What is Intestacy and how will it affect my partner and I?
Under the laws of intestacy, the estate of a person who dies without any trust or will passes (after lengthy and costly probate proceedings) to biological relatives under the traditional family model.
There is one large problem with intestacy. The first and most important problem is that state intestacy laws discriminate against same-sex couples in that gay and lesbian relationships are generally considered invalid for purposes of distributing the estate of a deceased partner who dies without a will. Generally, under intestacy laws, a surviving partner will be left with nothing upon the death of a partner. So, it is inadvisable to rely on intestacy laws in place of estate planning.
So how to provide for Loved Ones?
In order to ensure that certain property will actually be received by your partner or your friends, you must use a will, joint tenancy or a living trust. As explained before, because of intestacy laws, it is unwise to assume that because you are registered domestic partners, that will be enough proof of your intent, and that therefore your partner will be able to inherit your assets. You must have an estate plan other than intestacy.
The limitations of a Will?
A will is a document in which you identify to whom your property shall be given after you die. Through a will, you can leave your property to anyone you choose, in whatever proportions you choose, including leaving everything to your partner. If you have minor children, you can name a guardian for them in the will.
There are two major drawbacks to using a simple will as your primary estate planning device. First, a will is subject to the costly and time consuming issue of probate. Secondly, a will can, and frequently is, contested by the family of the decedent, especially if they have not come to terms with the decedent's choices during life. In addition, a will is public. Anyone can go to the courthouse and see your will after you die.

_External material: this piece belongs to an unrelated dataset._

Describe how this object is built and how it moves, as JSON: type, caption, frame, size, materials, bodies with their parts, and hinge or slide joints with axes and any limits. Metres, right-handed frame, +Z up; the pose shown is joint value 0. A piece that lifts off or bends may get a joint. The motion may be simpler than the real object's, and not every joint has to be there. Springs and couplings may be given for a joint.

How about Joint Tenancy Ownership?
Drawbacks of Joint Tenancy
Owning assets in joint tenancy can also be a useful way to transfer property to your partner. When one joint tenant dies, the remaining joint tenants automatically own the entire asset without probate. For example, if you own a house in joint tenancy with your partner, when you die your partner will own the entire house.
However, you should keep in mind that joint tenancy does not eliminate probate, but only delays it. This is because although the jointly held property passes to the surviving joint tenant without probate, the property is ultimately subject to probate upon the death of the survivor.

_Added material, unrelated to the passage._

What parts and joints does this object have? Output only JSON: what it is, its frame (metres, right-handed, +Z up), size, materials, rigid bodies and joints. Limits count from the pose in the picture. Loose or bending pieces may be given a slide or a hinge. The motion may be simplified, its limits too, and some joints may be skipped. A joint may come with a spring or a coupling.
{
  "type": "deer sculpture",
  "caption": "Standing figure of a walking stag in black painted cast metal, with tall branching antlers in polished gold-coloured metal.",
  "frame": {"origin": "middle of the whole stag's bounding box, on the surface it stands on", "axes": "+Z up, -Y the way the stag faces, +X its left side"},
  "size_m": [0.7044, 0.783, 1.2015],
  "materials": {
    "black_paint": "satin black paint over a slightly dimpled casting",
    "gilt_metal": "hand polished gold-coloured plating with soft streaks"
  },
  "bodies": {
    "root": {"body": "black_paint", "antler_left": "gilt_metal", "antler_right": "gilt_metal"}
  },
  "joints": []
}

Another drawback few people consider when placing property in joint tenancy is the lack of control over the property?s ultimate disposition after the death of your partner ? the surviving joint tenant. Because the property is entirely owned by the remaining joint tenant, you have no say or control over what happens with the property after the death of the surviving joint tenant. The surviving joint tenant may dispose of the property, gift it or bequeath it to whomever he or she chooses. Alternatively, although most clients wish that their property be available for their partner after they die, they would prefer that after the death of the partner whatever is left of the property should go to their family or other heirs.
What you should do to properly plan?
1. Avoid Probate With a Revocable Living Trust.

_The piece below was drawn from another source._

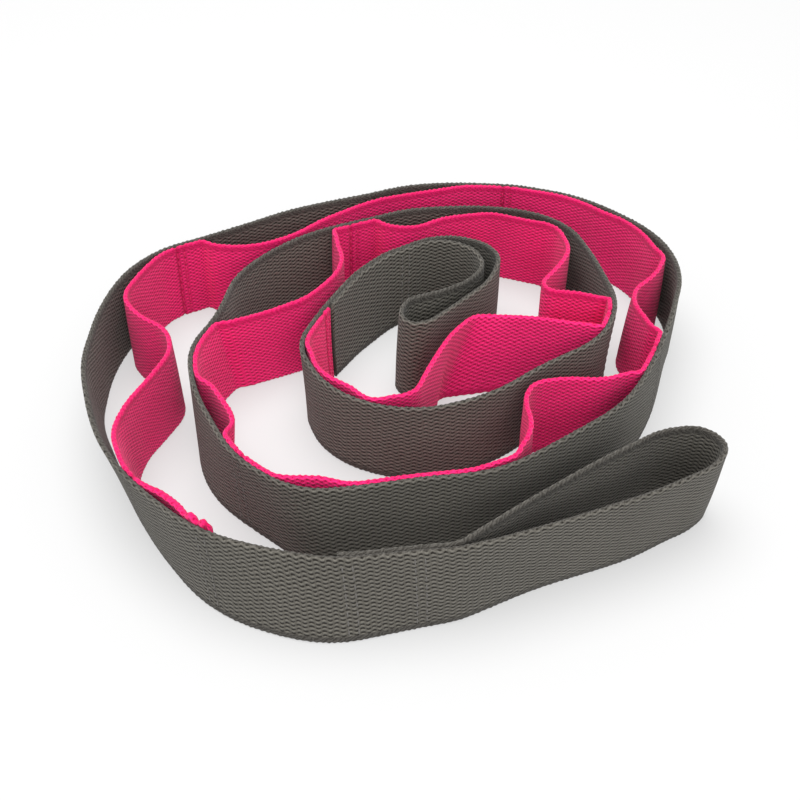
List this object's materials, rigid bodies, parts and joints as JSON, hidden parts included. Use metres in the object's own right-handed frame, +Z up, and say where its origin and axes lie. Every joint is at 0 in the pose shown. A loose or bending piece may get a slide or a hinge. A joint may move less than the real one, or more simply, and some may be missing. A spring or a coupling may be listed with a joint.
{
  "type": "stretching strap",
  "caption": "Webbing stretching strap with a row of sewn loops and an end loop at each end, standing on edge in a loose coil",
  "frame": {"origin": "the middle of the coil's bounding box, on the surface that the webbing's lower edge stands on", "axes": "+Z up, across the webbing; +X along the coil's longest side, towards the outer end loop's tip; +Y towards the back of the coil"},
  "size_m": [0.2556, 0.2512, 0.038],
  "materials": {
    "base_webbing": "coarse woven cotton webbing, dark warm grey",
    "loop_webbing": "coarse woven cotton webbing, bright pink",
    "base_thread": "matt sewing thread"
  },
  "bodies": {
    "coil": {"base_span_3": "base_webbing", "base_span_4": "base_webbing", "base_span_5": "base_webbing", "base_span_6": "base_webbing", "base_span_7": "base_webbing", "base_span_8": "base_webbing", "base_span_9": "base_webbing", "inner_tail": "base_webbing", "loop_2": "loop_webbing", "loop_3": "loop_webbing", "loop_4": "loop_webbing", "loop_5": "loop_webbing", "loop_6": "loop_webbing", "loop_7": "loop_webbing", "seam_2_stitches": "base_thread", "seam_3_stitches": "base_thread", "seam_4_stitches": "base_thread", "seam_5_stitches": "base_thread", "seam_6_stitches": "base_thread", "seam_7_stitches": "base_thread", "loop_end_stitches": "base_thread", "inner_seam_stitches": "base_thread", "inner_tail_stitches": "base_thread"},
    "first_loop_span": {"base_span_2": "base_webbing", "loop_1": "loop_webbing", "seam_1_stitches": "base_thread"},
    "outer_end_span": {"base_span_1": "base_webbing", "outer_tail": "base_webbing", "loop_tab": "loop_webbing", "tab_end_stitches": "base_thread", "outer_seam_stitches": "base_thread", "outer_tail_stitches": "base_thread"},
    "outer_loop": {"outer_end_loop": "base_webbing"},
    "inner_loop": {"inner_end_loop": "base_webbing"}
  },
  "joints": [
    {"name": "first_loop_swing", "type": "hinge", "parent": "coil", "child": "first_loop_span", "pos_m": [-0.10333, 0.06786, 0.019], "axis": [0, 0, -1], "range_deg": [0, 75]},
    {"name": "outer_end_swing", "type": "hinge", "parent": "first_loop_span", "child": "outer_end_span", "pos_m": [-0.09613, -0.08801, 0.019], "axis": [0, 0, -1], "range_deg": [-2, 90]},
    {"name": "outer_loop_swing", "type": "hinge", "parent": "outer_end_span", "child": "outer_loop", "pos_m": [0.01274, -0.12247, 0.019], "axis": [0, 0, -1], "range_deg": [-4, 90]},
    {"name": "inner_loop_swing", "type": "hinge", "parent": "coil", "child": "inner_loop", "pos_m": [0.00659, 0.06852, 0.019], "axis": [0, 0, -1], "range_deg": [-6, 12]}
  ]
}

A living trust is a good way to avoid the expense and delay of probate while still ensuring the transfer of your assets to your partner and/or friends after death. In the living trust document, you name the persons who shall receive your assets ("beneficiaries") and you appoint someone who will apportion the trust assets after you die ("trustee"). After signing the living trust document, you continue to own and fully control all of your assets.
A living trust permits the smooth, inexpensive transfer of assets after death, without the court-supervised probate process. It makes it easier for your partner and for your family. In addition, a living trust is much less open to challenge than a will. Courts are less likely to overturn it since you put the living trust into place and lived with it during your lifetime. In addition, a living trust is private. Even after you die, no one except the beneficiary has the right to know how you allocated your assets.
2. Plan for Incapacity with a Durable Power of Attorney and an Advance Health Care Directive.
Through a document called a Durable Power of Attorney, you can appoint your partner and/or friend to act as your agent, with authority to make certain decisions for you. The document goes into effect only if you become legally incapacitated, which must be certified in writing by your doctor. Then, your agent will step in and perform the actions which you have outlined in the document.
If you do not prepare and sign a Durable Power of Attorney, someone will have to petition in court to be appointed as your agent. This can be expensive, time-consuming, and distressing to all involved, especially if there is a conflict between your partner and a family member.
There is another instrument similar to the Durable Power of Attorney, called the Advance Health Care Directive, in which you appoint an agent to make health care decisions for you if you become incapacitated. It is prudent to execute a directive to complement and clarify your rights. Hospitals are often unfamiliar to the rights of domestic partners but routinely encounter and honor advance directives.